The dancers who truly grip you in lyrical aren't the ones with the most flexible extension or the longest extension line. They're the ones who make you believe something happened to them. Something real.
How to Bridge That Gap
Start in your body, not the music. Most dancers try to feel the song and then move. But there's a delay there—you're filtering emotion through analysis. Try the inverse: move first, let your body create the feeling, then find the music that matches. Your body knows things your mind hasn't processed yet.
Specific beats general. "Feel sad" is useless instruction. "Remember the last time you cried in a parking lot—that's your starting point." Much more usable. The emotions in your dance should reference concrete moments, not abstract feelings.

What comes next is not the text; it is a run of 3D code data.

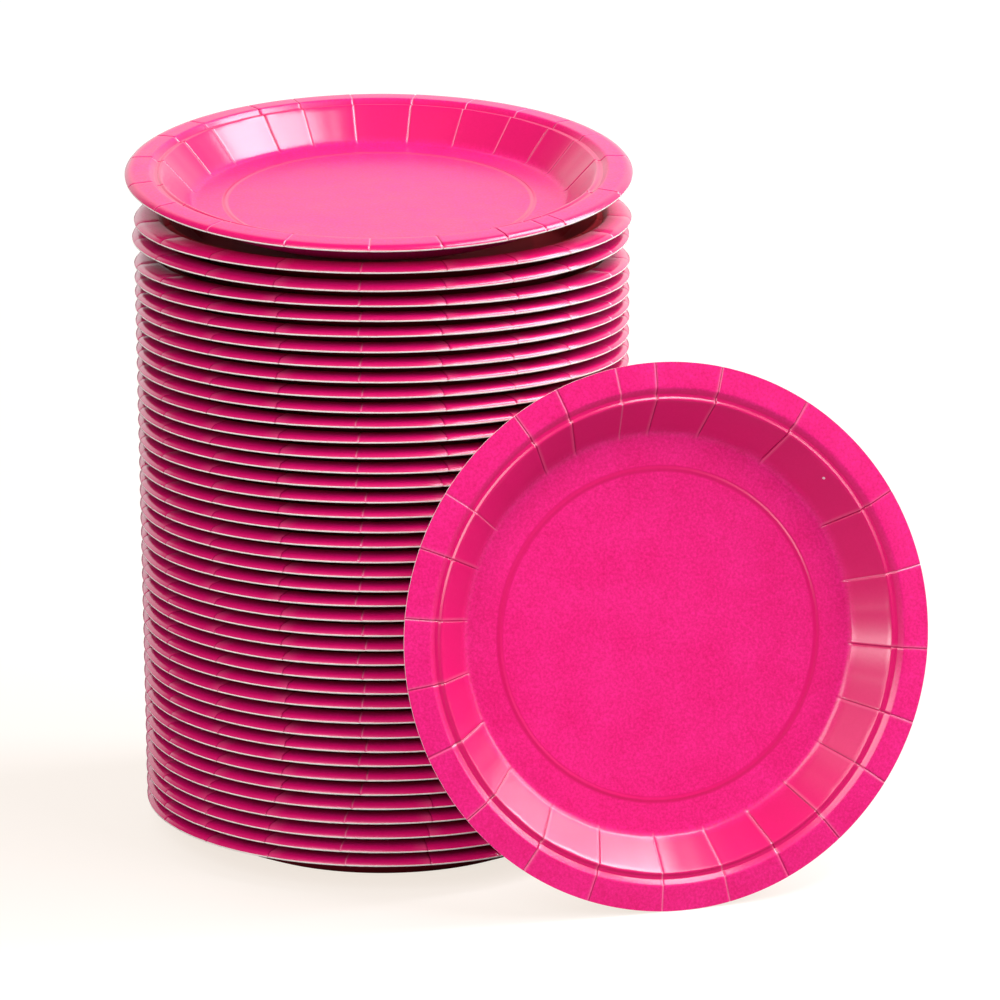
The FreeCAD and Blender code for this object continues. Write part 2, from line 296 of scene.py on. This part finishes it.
def plateObject(name, shape, matrix, materials):
    coords, faces, kinds, values = shape
    coords = coords @ matrix[:3, :3].T + matrix[:3, 3]
    mesh = bpy.data.meshes.new(name)
    mesh.from_pydata((coords / 1000.0).tolist(), [], faces)
    for material in materials:
        mesh.materials.append(material)
    mesh.polygons.foreach_set("material_index", kinds)
    mesh.polygons.foreach_set("use_smooth", [True] * len(faces))
    for label, numbers in values.items():
        mesh.attributes.new(label, "FLOAT", "POINT").data.foreach_set("value", numbers)
    axis = mesh.attributes.new("axis", "FLOAT_VECTOR", "POINT")
    axis.data.foreach_set("vector", np.tile(matrix[:3, 2], len(coords)))
    mesh.update()
    mesh.set_sharp_from_angle(angle=math.radians(section["sharp"]))
    thing = bpy.data.objects.new(name, mesh)
    bpy.context.collection.objects.link(thing)
    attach(thing, "root")
    return thing


def turnMatrix(axis, degrees):
    angle = math.radians(degrees)
    c, s = math.cos(angle), math.sin(angle)
    matrix = np.eye(4)
    first, second = {"x": (1, 2), "z": (0, 1)}[axis]
    matrix[first, first] = c
    matrix[second, second] = c
    matrix[first, second] = -s
    matrix[second, first] = s
    return matrix


def moveMatrix(x, y, z):
    matrix = np.eye(4)
    matrix[:3, 3] = (x, y, z)
    return matrix


def nodeGroup(name, inputs, outputs):
    group = bpy.data.node_groups.new(name, "ShaderNodeTree")
    for label, kind, default in inputs:
        socket = group.interface.new_socket(label, in_out="INPUT", socket_type=kind)
        if default is not None:
            socket.default_value = default
    for label, kind in outputs:
        group.interface.new_socket(label, in_out="OUTPUT", socket_type=kind)
    return group, group.nodes.new("NodeGroupInput"), group.nodes.new("NodeGroupOutput")


def noiseTexture(nodes, links, coords, look):
    noise = nodes.new("ShaderNodeTexNoise")
    noise.inputs["Detail"].default_value = look["detail"]
    noise.inputs["Roughness"].default_value = look["roughness"]
    links.new(coords, noise.inputs["Vector"])
    return noise


def scaled(nodes, links, value, factor):
    part = nodes.new("ShaderNodeMath")
    part.operation = "MULTIPLY"
    links.new(value, part.inputs[0])
    if isinstance(factor, bpy.types.NodeSocket):
        links.new(factor, part.inputs[1])
    else:
        part.inputs[1].default_value = factor
    return part.outputs["Value"]


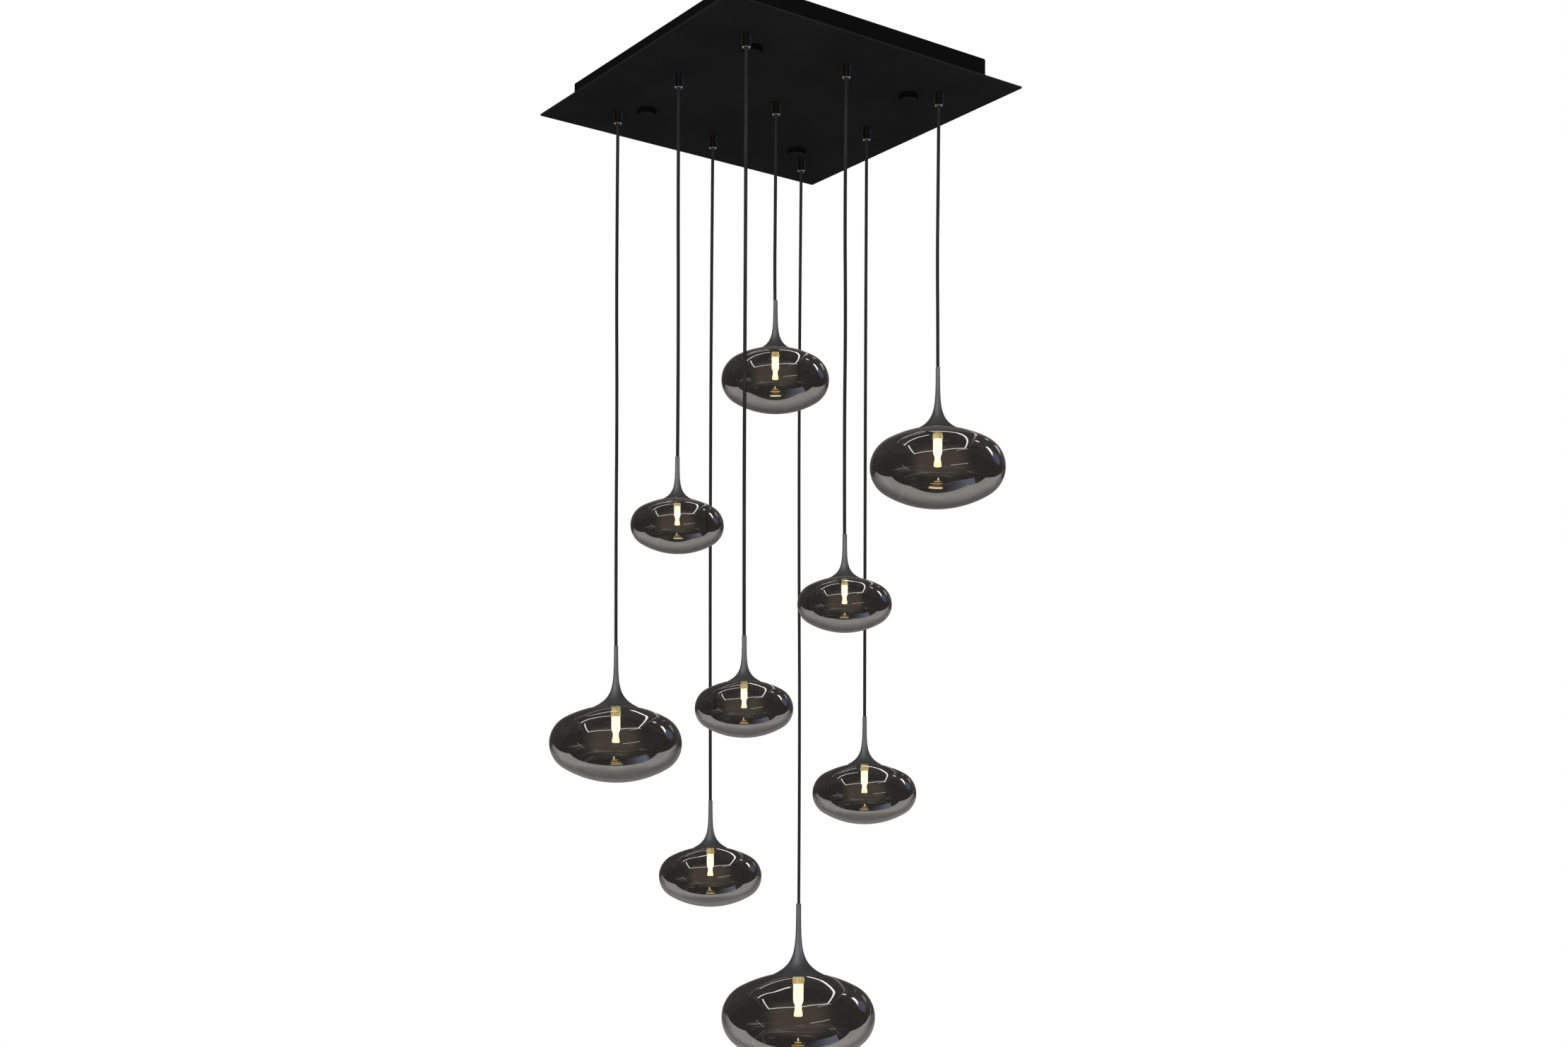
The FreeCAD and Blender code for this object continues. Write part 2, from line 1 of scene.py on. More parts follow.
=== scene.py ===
"""Looks of a cluster pendant: nine half-mirrored smoke-glass globes under a square ceiling plate.

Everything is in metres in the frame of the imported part: the origin is the centre of the ceiling
face, +Z is up and the plate's edges run along X and Y. Sizes that the part's source fixes are
repeated here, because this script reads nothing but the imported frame.
"""

import logging
import math
from collections.abc import Callable, Iterable
from dataclasses import dataclass
from enum import Enum
from functools import reduce

import bmesh
import bpy
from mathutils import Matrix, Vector


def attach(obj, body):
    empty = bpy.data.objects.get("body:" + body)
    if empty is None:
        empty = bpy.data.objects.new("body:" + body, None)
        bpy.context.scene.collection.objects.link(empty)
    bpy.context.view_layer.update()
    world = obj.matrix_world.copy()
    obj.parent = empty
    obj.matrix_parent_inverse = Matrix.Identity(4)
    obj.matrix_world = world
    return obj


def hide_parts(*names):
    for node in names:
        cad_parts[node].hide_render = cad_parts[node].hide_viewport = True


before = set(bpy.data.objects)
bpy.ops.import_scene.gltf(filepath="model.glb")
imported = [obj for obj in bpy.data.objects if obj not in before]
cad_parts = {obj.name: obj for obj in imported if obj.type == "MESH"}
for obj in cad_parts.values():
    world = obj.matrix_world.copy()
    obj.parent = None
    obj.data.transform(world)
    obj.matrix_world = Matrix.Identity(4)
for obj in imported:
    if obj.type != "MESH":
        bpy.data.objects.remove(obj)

LOG = logging.getLogger("pendant")
GRID_PITCH = 0.5 / 3
PLATE_UNDERSIDE = -0.045
SWING_Z = -0.061
GRIP_FOOT = -0.064
CABLE_RADIUS = 0.0024
CABLE_HIDDEN = 0.001
STUD_REACH = 0.136
MERGE_DISTANCE = 1e-6
AXIS_RADIUS = 1e-7
MAP_NAME = "shell"
WHITE = (1.0, 1.0, 1.0)
VIEW_YAW = math.radians(36.18)
ACROSS_VIEW = Vector((math.cos(VIEW_YAW), -math.sin(VIEW_YAW), 0.0))

Number = "float | Wire"
Outline = list[tuple[float, float]]
Triple = tuple[float, float, float]


def operator(operation: str, swapped: bool = False) -> Callable[["Wire", Number], "Wire"]:
    """One of Wire's operators on two values.

    Args:
        operation: The Math node's operation.
        swapped: True for a reflected form, in which the wire comes second.

    Returns:
        The method.
    """

    def method(self: "Wire", other: Number) -> "Wire":
        """Add the Math node."""
        return self.maths(operation, *((other, self) if swapped else (self, other)))

    return method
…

Let the lyrics surprise you. Don't plan your emotional arc before you hear the song. First listen—really listen—with your eyes closed. Where does your chest tighten? When does your breath catch? Those physical responses are more honest than anything you can manufacture. Then go back and build your movement around those authentic reactions.
The Practice That Changed Everything
My teacher had us do something that felt ridiculous at first: she played a song and told us to close our eyes and just stand there. No movement. For the whole song.
"Just stand there and feel it," she said. "Don't perform anything."
It was uncomfortable. I felt exposed standing still while everyone watched. But something shifted halfway through—I stopped caring about looking "emotional" and just... felt it. When I finally moved in the second half, it was completely different. Less pretty. Less "dancey." But real.
We recorded ourselves that day. Even now, watching that video feels embarrassing in the best way. There's a moment around 2:15 where I make a shape I don't remember choreographing. My face isn't "expressing"—it's just there. And somehow that's the part people always mention.
A Daily Practice No One Wants to Do
Forget the thirty-two turns. Here's what actually moves the needle:
Record yourself improvising to three different songs. Don't construct anything. Just move. Then watch it back—not to judges, to learn. You're looking for one moment where you forgot to perform and just responded. That's gold. Find it, remember it, build on it.
The technical foundation you need for lyrical is honestly not that complicated. Two parallel turns, clean footwork, port de bras worth looking at. That's enough. Everything beyond that is emotional engineering, and you can only engineer that by getting uncomfortable in rehearsal.
The Honest Truth
Your emotional landscape is the only thing that makes your lyrical dance unique. Your technique can always improve—there's always another turn to clean up. But copying someone else's emotional version of a song will always read as cover band, not original artist.
The dancers who stop you in your tracks aren't doing more than you. They're just doing less pretending.
Find what's true for you. Then show us.